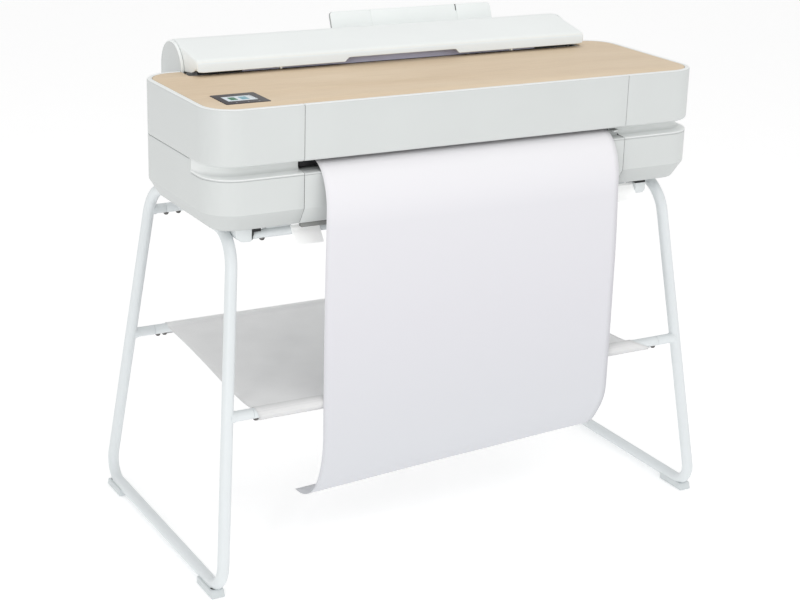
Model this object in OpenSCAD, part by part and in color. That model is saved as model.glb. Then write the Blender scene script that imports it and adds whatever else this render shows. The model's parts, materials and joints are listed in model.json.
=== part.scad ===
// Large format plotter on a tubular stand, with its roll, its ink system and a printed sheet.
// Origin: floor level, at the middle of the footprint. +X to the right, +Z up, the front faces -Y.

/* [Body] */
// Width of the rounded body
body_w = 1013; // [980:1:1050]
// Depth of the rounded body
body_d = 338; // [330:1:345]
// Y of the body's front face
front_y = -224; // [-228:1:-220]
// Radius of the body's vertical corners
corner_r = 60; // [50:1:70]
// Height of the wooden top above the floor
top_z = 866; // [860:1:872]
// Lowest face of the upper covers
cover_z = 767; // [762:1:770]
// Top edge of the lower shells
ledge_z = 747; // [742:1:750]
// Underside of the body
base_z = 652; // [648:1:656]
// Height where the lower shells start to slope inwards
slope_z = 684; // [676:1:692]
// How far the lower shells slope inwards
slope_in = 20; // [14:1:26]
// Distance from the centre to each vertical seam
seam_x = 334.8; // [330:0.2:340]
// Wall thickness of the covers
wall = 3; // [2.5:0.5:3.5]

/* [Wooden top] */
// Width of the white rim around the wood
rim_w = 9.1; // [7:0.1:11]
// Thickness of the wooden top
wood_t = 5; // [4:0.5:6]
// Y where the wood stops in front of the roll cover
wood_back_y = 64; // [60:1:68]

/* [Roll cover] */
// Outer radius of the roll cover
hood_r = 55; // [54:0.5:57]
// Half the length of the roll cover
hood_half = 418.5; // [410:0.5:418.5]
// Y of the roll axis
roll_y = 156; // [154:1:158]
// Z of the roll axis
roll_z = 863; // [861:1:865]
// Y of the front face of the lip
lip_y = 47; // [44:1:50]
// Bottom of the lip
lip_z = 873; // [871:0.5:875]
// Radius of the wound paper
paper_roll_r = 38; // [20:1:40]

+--

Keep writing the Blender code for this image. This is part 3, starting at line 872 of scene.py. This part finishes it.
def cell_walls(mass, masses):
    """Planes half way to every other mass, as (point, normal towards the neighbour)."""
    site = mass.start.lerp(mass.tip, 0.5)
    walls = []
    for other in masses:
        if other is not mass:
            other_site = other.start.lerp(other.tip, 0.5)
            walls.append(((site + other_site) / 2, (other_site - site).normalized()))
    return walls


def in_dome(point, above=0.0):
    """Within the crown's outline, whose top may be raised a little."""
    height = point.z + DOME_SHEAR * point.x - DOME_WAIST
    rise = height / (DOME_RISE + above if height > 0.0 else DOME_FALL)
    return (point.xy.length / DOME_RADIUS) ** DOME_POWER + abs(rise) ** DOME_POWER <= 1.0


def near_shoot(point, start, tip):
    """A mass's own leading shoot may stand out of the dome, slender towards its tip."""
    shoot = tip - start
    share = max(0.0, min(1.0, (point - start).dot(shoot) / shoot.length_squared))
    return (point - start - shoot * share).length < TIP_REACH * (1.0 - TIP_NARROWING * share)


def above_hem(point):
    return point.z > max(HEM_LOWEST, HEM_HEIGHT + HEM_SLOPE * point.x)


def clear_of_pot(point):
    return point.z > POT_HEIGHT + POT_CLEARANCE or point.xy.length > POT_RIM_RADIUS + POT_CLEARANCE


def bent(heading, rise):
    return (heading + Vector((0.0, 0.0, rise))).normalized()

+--

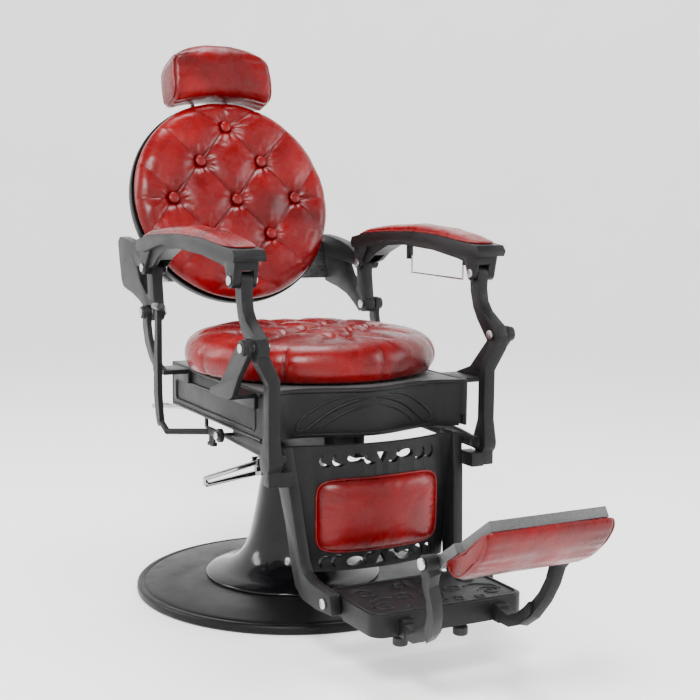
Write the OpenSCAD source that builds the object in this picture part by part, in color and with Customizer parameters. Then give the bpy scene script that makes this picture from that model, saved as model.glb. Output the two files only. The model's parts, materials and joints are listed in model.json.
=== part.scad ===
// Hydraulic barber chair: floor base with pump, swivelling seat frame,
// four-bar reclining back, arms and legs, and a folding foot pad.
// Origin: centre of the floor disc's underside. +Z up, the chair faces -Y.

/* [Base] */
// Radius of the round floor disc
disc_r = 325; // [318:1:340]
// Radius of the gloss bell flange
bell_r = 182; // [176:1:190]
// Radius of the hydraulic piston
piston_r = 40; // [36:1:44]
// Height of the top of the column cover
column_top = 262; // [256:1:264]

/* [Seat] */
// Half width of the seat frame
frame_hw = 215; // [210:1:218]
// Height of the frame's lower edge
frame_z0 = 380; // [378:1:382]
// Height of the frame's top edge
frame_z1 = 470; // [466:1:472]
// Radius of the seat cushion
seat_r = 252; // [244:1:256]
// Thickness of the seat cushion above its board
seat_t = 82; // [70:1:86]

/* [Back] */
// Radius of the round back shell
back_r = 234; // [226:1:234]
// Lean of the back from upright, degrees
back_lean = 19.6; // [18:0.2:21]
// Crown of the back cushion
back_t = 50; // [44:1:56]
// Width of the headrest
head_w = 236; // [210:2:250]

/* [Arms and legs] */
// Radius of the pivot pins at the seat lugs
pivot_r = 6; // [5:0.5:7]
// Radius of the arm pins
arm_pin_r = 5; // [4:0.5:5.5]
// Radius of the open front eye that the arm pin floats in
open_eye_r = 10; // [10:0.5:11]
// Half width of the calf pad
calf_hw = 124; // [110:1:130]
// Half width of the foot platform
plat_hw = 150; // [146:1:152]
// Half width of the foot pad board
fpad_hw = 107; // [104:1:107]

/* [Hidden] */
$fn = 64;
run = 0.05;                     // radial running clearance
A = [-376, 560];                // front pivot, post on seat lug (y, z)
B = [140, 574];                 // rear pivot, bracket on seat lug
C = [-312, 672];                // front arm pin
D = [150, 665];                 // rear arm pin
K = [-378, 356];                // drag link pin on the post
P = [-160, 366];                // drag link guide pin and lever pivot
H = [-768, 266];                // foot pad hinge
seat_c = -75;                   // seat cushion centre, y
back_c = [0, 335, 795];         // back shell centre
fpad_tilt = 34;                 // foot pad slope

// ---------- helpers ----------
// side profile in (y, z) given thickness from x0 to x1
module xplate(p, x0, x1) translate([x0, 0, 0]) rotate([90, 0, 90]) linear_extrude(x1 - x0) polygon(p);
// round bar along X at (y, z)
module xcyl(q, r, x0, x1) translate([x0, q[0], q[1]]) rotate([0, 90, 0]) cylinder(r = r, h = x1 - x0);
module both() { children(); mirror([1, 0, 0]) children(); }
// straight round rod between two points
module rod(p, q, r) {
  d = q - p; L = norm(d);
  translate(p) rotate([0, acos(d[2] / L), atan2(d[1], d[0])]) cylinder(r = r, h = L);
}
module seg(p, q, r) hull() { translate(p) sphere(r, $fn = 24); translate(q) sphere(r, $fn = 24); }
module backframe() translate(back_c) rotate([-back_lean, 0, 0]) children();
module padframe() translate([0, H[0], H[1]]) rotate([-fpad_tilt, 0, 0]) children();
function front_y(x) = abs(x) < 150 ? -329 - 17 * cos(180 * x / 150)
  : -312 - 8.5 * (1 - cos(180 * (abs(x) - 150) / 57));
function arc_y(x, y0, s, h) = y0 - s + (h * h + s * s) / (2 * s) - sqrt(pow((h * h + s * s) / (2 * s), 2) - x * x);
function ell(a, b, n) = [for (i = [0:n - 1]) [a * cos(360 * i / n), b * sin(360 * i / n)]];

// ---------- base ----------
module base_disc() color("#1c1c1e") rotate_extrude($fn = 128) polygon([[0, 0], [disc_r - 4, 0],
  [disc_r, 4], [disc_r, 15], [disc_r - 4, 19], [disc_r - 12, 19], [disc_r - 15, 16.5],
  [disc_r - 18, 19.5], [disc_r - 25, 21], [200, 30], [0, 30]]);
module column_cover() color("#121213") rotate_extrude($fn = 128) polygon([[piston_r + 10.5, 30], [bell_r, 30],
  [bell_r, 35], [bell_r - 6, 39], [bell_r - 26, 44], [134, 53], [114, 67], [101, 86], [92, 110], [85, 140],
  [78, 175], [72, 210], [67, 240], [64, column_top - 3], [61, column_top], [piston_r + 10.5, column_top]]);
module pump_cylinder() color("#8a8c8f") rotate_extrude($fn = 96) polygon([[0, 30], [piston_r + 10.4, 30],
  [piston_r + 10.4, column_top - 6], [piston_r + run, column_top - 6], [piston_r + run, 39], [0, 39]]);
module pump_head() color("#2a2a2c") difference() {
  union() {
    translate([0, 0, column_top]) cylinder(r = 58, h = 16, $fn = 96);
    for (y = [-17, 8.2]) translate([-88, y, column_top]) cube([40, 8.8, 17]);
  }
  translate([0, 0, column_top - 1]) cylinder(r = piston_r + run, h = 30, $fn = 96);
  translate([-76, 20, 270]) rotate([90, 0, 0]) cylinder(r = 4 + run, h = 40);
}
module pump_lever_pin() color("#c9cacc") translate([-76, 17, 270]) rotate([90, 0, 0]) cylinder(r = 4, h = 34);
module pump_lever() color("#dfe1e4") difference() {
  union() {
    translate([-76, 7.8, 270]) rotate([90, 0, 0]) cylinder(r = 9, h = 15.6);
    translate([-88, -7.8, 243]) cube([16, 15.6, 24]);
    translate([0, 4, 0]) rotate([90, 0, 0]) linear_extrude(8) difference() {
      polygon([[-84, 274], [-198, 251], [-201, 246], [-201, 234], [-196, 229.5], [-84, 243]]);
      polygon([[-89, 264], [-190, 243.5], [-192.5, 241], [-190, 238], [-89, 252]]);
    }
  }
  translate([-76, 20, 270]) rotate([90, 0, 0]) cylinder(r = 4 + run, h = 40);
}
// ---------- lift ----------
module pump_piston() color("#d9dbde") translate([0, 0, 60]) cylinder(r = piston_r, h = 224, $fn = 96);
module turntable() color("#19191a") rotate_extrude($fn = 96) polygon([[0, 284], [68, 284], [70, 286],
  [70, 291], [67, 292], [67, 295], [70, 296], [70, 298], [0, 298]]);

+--

The request:
Quote word for word every line from the one that has "Model this object" through the one that has "front faces -Y.".

The completed task:
Model this object in OpenSCAD, part by part and in color. That model is saved as model.glb. Then write the Blender scene script that imports it and adds whatever else this render shows. The model's parts, materials and joints are listed in model.json.
=== part.scad ===
// Large format plotter on a tubular stand, with its roll, its ink system and a printed sheet.
// Origin: floor level, at the middle of the footprint. +X to the right, +Z up, the front faces -Y.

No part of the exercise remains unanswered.